All lines holding the string "that" are to be shown.

DATA PROVIDED ▸
(begin)

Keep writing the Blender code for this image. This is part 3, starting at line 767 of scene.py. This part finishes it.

(end)
(begin)

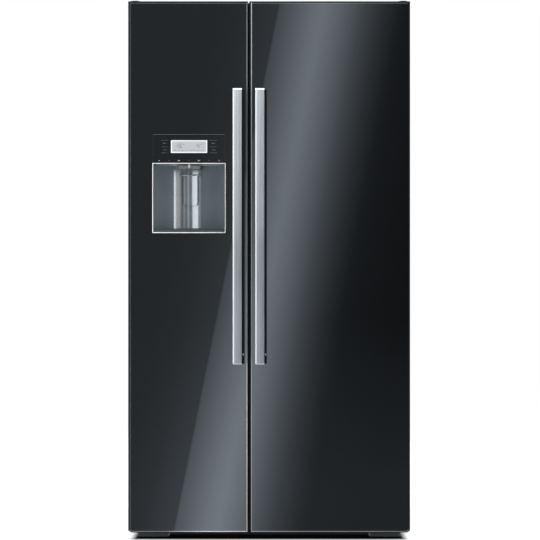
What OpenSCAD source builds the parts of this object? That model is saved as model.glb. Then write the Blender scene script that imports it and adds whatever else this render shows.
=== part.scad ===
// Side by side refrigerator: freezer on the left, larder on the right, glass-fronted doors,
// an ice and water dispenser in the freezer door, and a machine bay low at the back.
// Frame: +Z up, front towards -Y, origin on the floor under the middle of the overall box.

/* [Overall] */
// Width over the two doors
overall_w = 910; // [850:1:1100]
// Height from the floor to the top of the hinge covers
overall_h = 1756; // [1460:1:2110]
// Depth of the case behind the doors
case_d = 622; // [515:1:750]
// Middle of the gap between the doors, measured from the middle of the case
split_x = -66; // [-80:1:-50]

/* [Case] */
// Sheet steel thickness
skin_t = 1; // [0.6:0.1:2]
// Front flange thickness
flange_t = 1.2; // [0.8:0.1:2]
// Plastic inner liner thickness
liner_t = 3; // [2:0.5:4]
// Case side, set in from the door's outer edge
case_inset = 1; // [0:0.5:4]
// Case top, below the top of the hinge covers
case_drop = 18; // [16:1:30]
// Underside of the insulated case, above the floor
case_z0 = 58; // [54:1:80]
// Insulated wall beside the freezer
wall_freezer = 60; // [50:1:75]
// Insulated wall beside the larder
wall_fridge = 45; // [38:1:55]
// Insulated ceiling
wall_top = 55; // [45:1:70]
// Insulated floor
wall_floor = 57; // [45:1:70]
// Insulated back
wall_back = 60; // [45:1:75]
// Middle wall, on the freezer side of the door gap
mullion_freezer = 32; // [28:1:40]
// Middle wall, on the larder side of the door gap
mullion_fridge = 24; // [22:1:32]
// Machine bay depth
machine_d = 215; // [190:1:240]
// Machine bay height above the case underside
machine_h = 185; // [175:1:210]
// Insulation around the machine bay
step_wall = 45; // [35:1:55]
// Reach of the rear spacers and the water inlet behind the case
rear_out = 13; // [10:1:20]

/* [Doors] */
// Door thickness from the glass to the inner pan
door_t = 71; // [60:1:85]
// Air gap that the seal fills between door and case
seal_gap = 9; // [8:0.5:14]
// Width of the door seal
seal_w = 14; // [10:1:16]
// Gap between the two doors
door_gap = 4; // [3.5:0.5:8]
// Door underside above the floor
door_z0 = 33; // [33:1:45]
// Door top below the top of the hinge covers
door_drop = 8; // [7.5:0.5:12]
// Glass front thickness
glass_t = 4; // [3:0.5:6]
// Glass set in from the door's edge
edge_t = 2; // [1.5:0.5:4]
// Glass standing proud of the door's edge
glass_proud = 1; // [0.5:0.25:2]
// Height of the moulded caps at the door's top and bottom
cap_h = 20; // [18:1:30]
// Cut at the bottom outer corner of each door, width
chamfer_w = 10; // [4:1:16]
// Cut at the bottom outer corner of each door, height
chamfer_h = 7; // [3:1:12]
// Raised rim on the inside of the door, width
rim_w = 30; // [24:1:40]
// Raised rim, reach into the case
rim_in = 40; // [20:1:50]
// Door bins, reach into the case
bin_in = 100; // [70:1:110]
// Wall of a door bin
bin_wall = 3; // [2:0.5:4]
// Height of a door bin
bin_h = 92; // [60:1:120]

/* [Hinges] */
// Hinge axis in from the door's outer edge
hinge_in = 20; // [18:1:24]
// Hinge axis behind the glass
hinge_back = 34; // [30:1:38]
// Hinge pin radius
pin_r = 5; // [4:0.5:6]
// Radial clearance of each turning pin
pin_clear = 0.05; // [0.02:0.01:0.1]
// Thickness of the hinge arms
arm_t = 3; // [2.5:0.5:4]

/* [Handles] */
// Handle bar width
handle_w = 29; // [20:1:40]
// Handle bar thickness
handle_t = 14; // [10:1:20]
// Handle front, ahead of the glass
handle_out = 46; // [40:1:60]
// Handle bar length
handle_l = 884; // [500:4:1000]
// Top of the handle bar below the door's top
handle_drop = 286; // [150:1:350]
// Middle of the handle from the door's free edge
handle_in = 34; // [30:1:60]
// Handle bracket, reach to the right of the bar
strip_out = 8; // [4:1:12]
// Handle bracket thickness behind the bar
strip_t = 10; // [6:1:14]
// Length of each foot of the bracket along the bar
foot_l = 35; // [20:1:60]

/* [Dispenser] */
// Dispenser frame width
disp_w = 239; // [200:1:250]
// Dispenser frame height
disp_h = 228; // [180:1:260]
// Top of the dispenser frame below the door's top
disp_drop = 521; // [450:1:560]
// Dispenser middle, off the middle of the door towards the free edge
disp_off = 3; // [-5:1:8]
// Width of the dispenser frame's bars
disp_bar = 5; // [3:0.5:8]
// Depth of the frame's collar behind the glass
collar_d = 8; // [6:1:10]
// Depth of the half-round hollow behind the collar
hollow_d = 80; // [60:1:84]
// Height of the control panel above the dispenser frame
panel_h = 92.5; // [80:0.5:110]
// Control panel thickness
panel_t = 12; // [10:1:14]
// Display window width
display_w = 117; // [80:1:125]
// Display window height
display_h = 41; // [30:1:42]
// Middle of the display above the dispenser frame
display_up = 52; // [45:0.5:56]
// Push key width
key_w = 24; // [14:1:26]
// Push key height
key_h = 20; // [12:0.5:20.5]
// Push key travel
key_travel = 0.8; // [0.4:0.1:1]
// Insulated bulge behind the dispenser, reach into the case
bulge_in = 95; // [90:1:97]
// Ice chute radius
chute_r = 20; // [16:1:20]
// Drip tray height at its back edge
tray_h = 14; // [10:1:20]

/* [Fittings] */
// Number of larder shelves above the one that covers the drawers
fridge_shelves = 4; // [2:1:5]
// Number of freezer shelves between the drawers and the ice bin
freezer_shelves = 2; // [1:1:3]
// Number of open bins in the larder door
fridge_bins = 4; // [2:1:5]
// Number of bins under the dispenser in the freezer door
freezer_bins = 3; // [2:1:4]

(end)

REPLY ▸
What OpenSCAD source builds the parts of this object? That model is saved as model.glb. Then write the Blender scene script that imports it and adds whatever else this render shows.
// Air gap that the seal fills between door and case
// Number of larder shelves above the one that covers the drawers